While I try to convince buyers in Australia that a green vehicle should be defined by both its low carbon emissions and its air pollution rating, a news item has popped up that puts this debate into perspective.
In Norway, an electric vehicle has become the highest selling car.
Looks like they have given up debating whether diesel vehicles threaten air quality and moved on to bigger and better things.
So, what’s going on in Norway?
The Tesla S is a revolution in plug-in electric cars. It’s not an ugly, tiny, slow electric car of old. It’s a high performance four door five-seater car with 500km range and acceleration to match the Holden V8 the police use.
It has none of the downsides of range, performance, looks or practicality typically associated with fully electric cars. It is equal or better than a fossil fuel car in most respects.

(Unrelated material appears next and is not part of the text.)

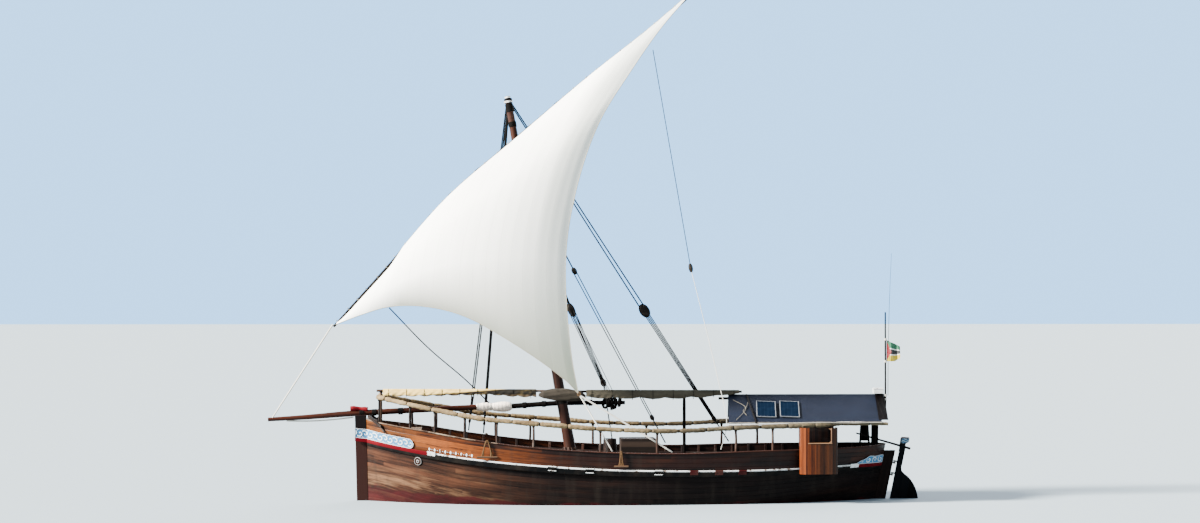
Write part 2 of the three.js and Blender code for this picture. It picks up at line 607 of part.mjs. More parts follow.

Ok… well yes there is a downside. The Tesla costs over $100 000 equivalent so it’s not cheap motoring. But taking into account running costs? Maybe over the longer term.
The strong appeal of the car, combined with generous government incentives (registration, free parking, driving in bus lanes) has Norwegians going crazy for the Tesla S. To the point they will pay a premium for a second hand one to avoid waiting times on a new one.
I think there could be a convergence happening that may help flick the switch on electric vehicles, especially in certain applications. As electric vehicle technology gets more advanced, the price comes down, the performance improves and the proposition becomes more attractive. It’s a virtuous circle.
The Tesla shows that electric vehicles can be a popular, practical option, and being a best seller makes people take notice, leading to even greater investment.
But at the same time renewable energy such as solar is becoming more cost competitive with fossil power. The cost of solar panels is falling around 25% per year. So while concerns about where the electricity is coming from are justified, they may be short-lived.
So what about Australia?
I doubt the Tesla will become the fastest selling car here. In addition to it not even being available here yet, the government incentives aren’t very strong.
But electric vehicles are ideal for low-speed stop-start applications such as delivery vehicles, garbage collection, street sweeping and plant and equipment. Electric vehicles in these applications is already happening overseas, whether hybrid electric or fully electric. Many of these vehicles don’t travel huge distances so could be recharged back at the depot using solar power. This no longer just a fantasy.
So while Australia might not enjoy the incentives offered by the Norwegian government, investment overseas can have a flow on effect to the rest of the world. The Tesla being the biggest selling car in any country sends a strong message about the future of electric vehicles, drives investment and innovation, and should help bring true low emissions vehicles a step closer for all.